▸ **Given problem**: Extract the complete listing and output it unchanged.

▸ **Collected material**:
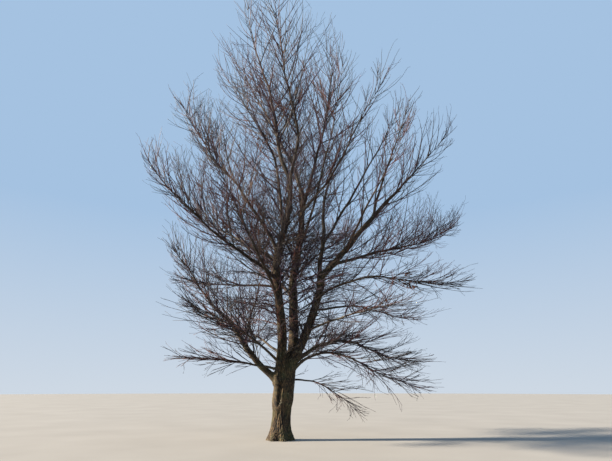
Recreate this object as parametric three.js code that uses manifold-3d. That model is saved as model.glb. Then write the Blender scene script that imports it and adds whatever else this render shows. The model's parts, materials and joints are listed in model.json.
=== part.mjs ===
// A bare winter tree on three stems, standing on the flat cut of its foot, in millimetres and degrees. +Z
// is up. Seen from the front, +X is to the right and +Y is away from the viewer.
import * as THREE from "three";
import { mergeVertices } from "three/addons/utils/BufferGeometryUtils.js";
import Module from "manifold-3d";

const wasm = await Module();
wasm.setup();

// The trunk is a column from its flat cut at the ground to the crotch, with the feet of the stems fused
// on
const TRUNK_HEIGHT = 1780;
const FOOT_RADIUS = 268;
const WAIST_RADIUS = 186;
const CROTCH_RADIUS = 96;
const CROTCH_SHIFT = 120;
const SHIFT_POWER = 1.1;
const FLARE_HEIGHT = 190;
const FLARE_POWER = 1.4;
const NARROWING_FROM = 800;
const ROOT_RIDGES = { count: 6, depth: 0.17, phase: 0.6 };
const FLUTES = { count: 5, depth: 0.05, phase: 1.1 };
const TRUNK_SIDES = 24;
const TRUNK_RINGS = 10;
const RING_CROWDING = 1.5;
const STEM_FOOT_LENGTH = 1640;
const STEM_FOOT_TAPER = 0.4;

// Every limb is a line of equal steps that turns from slope to slope, and a tube that tapers along it
const LINE_STEPS = 14;
const WOBBLE = 5;
const COLLAR = 0.34;
const COLLAR_REACH = 1.5;
const STEM_SIDES = 12;
const BOUGH_SIDES = 8;
const TWIG_STEM_SIDES = 4;
const RING_SPACING = 340;
const TWIG_STEM_RING_SPACING = 520;
const CLEARANCE = 0.4;
const NEIGHBOUR_REACH = 560;
const TIDY = 0.1;

// The side shoots of a mass of twigs, by the rule in shootsOf
const SHOOTS = 10;
const SHOOT_STEPS = 2;
const SHOOT_SIDES = 3;
const SHOOT_ANGLE = 44;
const SHOOT_ANGLE_SPREAD = 14;
const SHOOT_TURN = 137.5;
const SHOOT_REACH = 0.34;
const SHOOT_LIFT = 0.4;
const SHOOT_SWAY = 0.12;
const SHOOT_GIRTH = 0.62;
const SHOOT_TIP_RADIUS = 3.2;
const SHOOT_FIRST = 0.05;
const SHOOT_LAST = 0.93;
const SHOOT_PLACE_SPREAD = 0.3;
const SHOOT_LENGTH_SPREAD = 0.22;
const UPPER_SIDE_GAIN = 0.2;
const SHORTER_PAST_BOUGH = 0.55;
const THICKNESS_BY_LENGTH = 0.012;
const SHOOT_FIRST_ON_ALL_MASS = 0.22;
const SPACE_GAP = 30;
const SITE_SPACING = 60;

// What each chance is drawn for. Shoots take a run of numbers from theirs on.
const USE = { roll: 99, place: 100, lean: 140, length: 180, bendX: 220, bendY: 320 };

// How thin the bark is, from the trunk's at 0 to a twig's at 1
const STEM_BARK = 0.1;
const BOUGH_BARK = 0.35;
const TWIG_BARK = 1;

// The three stems start low inside the trunk, and the trunk takes in the first stretch of each. start is
// where the line begins, slopes are seen from the front, with 90 upright, 0 to the right and 180 to the
// left, away is the lean away from the viewer, and girth is the diameter at the root and at the tip.
const STEMS = [
  { name: "stem_left", start: [-45, -55, 480], slopes: [91, 92, 83, 90, 96, 101, 76, 81, 91, 92],
    away: [-3, -3, 2], length: 5450, girth: [244, 116] },
  { name: "stem_middle", start: [60, 70, 480], slopes: [79, 82, 79, 94, 92, 88, 84, 82, 87, 90],
    away: [4, 2, 4], length: 5150, girth: [276, 124] },
  { name: "stem_right", start: [115, -45, 560], slopes: [86, 86, 67, 65, 74, 75, 82],
    away: [-2, -4, -6], length: 2960, girth: [226, 156] },
];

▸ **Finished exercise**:
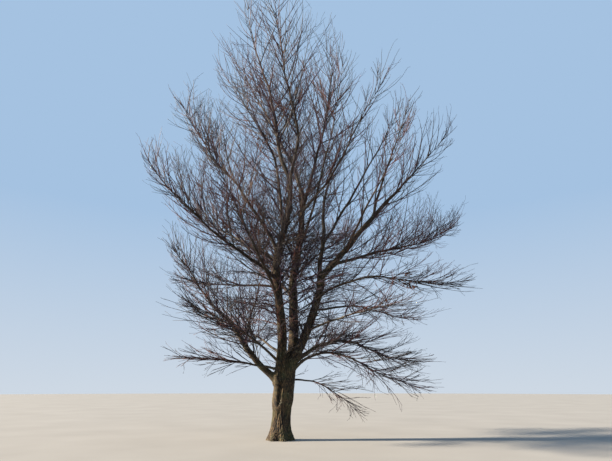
Recreate this object as parametric three.js code that uses manifold-3d. That model is saved as model.glb. Then write the Blender scene script that imports it and adds whatever else this render shows. The model's parts, materials and joints are listed in model.json.
=== part.mjs ===
// A bare winter tree on three stems, standing on the flat cut of its foot, in millimetres and degrees. +Z
// is up. Seen from the front, +X is to the right and +Y is away from the viewer.
import * as THREE from "three";
import { mergeVertices } from "three/addons/utils/BufferGeometryUtils.js";
import Module from "manifold-3d";

const wasm = await Module();
wasm.setup();

// The trunk is a column from its flat cut at the ground to the crotch, with the feet of the stems fused
// on
const TRUNK_HEIGHT = 1780;
const FOOT_RADIUS = 268;
const WAIST_RADIUS = 186;
const CROTCH_RADIUS = 96;
const CROTCH_SHIFT = 120;
const SHIFT_POWER = 1.1;
const FLARE_HEIGHT = 190;
const FLARE_POWER = 1.4;
const NARROWING_FROM = 800;
const ROOT_RIDGES = { count: 6, depth: 0.17, phase: 0.6 };
const FLUTES = { count: 5, depth: 0.05, phase: 1.1 };
const TRUNK_SIDES = 24;
const TRUNK_RINGS = 10;
const RING_CROWDING = 1.5;
const STEM_FOOT_LENGTH = 1640;
const STEM_FOOT_TAPER = 0.4;

// Every limb is a line of equal steps that turns from slope to slope, and a tube that tapers along it
const LINE_STEPS = 14;
const WOBBLE = 5;
const COLLAR = 0.34;
const COLLAR_REACH = 1.5;
const STEM_SIDES = 12;
const BOUGH_SIDES = 8;
const TWIG_STEM_SIDES = 4;
const RING_SPACING = 340;
const TWIG_STEM_RING_SPACING = 520;
const CLEARANCE = 0.4;
const NEIGHBOUR_REACH = 560;
const TIDY = 0.1;

// The side shoots of a mass of twigs, by the rule in shootsOf
const SHOOTS = 10;
const SHOOT_STEPS = 2;
const SHOOT_SIDES = 3;
const SHOOT_ANGLE = 44;
const SHOOT_ANGLE_SPREAD = 14;
const SHOOT_TURN = 137.5;
const SHOOT_REACH = 0.34;
const SHOOT_LIFT = 0.4;
const SHOOT_SWAY = 0.12;
const SHOOT_GIRTH = 0.62;
const SHOOT_TIP_RADIUS = 3.2;
const SHOOT_FIRST = 0.05;
const SHOOT_LAST = 0.93;
const SHOOT_PLACE_SPREAD = 0.3;
const SHOOT_LENGTH_SPREAD = 0.22;
const UPPER_SIDE_GAIN = 0.2;
const SHORTER_PAST_BOUGH = 0.55;
const THICKNESS_BY_LENGTH = 0.012;
const SHOOT_FIRST_ON_ALL_MASS = 0.22;
const SPACE_GAP = 30;
const SITE_SPACING = 60;

// What each chance is drawn for. Shoots take a run of numbers from theirs on.
const USE = { roll: 99, place: 100, lean: 140, length: 180, bendX: 220, bendY: 320 };

// How thin the bark is, from the trunk's at 0 to a twig's at 1
const STEM_BARK = 0.1;
const BOUGH_BARK = 0.35;
const TWIG_BARK = 1;

// The three stems start low inside the trunk, and the trunk takes in the first stretch of each. start is
// where the line begins, slopes are seen from the front, with 90 upright, 0 to the right and 180 to the
// left, away is the lean away from the viewer, and girth is the diameter at the root and at the tip.
const STEMS = [
  { name: "stem_left", start: [-45, -55, 480], slopes: [91, 92, 83, 90, 96, 101, 76, 81, 91, 92],
    away: [-3, -3, 2], length: 5450, girth: [244, 116] },
  { name: "stem_middle", start: [60, 70, 480], slopes: [79, 82, 79, 94, 92, 88, 84, 82, 87, 90],
    away: [4, 2, 4], length: 5150, girth: [276, 124] },
  { name: "stem_right", start: [115, -45, 560], slopes: [86, 86, 67, 65, 74, 75, 82],
    away: [-2, -4, -6], length: 2960, girth: [226, 156] },
];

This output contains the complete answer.